Task statement:
Scan the data below. Pull out each line where "that" occurs.

Supplied information:

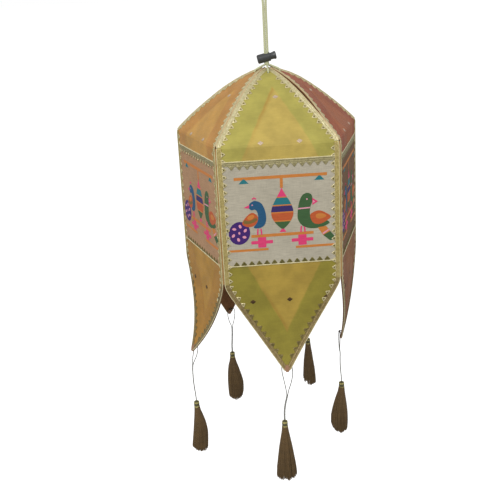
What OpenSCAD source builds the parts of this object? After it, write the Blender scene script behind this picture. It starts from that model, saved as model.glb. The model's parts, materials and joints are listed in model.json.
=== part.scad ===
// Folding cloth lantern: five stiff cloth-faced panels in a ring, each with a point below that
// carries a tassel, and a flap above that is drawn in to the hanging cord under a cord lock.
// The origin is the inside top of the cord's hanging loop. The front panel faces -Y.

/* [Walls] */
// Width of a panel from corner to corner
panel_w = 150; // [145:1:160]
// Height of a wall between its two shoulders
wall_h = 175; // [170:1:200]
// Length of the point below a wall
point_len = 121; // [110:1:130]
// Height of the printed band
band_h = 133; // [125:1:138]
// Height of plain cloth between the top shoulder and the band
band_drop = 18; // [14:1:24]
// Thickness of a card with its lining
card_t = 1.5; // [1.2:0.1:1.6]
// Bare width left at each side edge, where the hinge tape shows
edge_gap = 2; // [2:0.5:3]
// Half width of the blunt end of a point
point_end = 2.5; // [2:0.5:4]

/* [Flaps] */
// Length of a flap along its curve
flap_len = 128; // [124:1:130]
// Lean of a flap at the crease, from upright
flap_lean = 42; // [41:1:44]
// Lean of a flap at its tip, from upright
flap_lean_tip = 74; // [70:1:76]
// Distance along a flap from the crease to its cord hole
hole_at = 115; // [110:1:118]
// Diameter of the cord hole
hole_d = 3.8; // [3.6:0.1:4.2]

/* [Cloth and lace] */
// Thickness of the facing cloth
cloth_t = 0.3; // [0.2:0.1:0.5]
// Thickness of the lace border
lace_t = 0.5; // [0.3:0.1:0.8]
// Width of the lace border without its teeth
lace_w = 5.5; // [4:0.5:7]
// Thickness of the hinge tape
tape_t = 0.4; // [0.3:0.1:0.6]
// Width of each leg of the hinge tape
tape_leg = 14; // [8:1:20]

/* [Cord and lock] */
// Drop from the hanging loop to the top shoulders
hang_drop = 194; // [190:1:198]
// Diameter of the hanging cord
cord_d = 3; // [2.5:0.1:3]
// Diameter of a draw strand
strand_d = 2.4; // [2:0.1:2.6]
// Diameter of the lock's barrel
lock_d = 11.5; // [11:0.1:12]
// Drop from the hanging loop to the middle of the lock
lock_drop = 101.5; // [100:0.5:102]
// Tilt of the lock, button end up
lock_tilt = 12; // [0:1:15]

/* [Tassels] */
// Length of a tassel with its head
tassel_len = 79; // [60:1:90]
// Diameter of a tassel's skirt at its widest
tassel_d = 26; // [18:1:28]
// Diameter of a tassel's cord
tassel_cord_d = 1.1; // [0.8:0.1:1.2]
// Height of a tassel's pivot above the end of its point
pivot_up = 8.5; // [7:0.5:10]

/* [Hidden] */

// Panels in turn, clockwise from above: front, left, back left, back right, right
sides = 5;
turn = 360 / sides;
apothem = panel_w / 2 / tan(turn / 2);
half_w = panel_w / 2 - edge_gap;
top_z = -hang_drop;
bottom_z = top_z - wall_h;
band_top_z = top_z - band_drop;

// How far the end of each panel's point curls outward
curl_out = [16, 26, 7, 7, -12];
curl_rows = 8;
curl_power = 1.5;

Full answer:
What OpenSCAD source builds the parts of this object? After it, write the Blender scene script behind this picture. It starts from that model, saved as model.glb. The model's parts, materials and joints are listed in model.json.
// Folding cloth lantern: five stiff cloth-faced panels in a ring, each with a point below that
// carries a tassel, and a flap above that is drawn in to the hanging cord under a cord lock.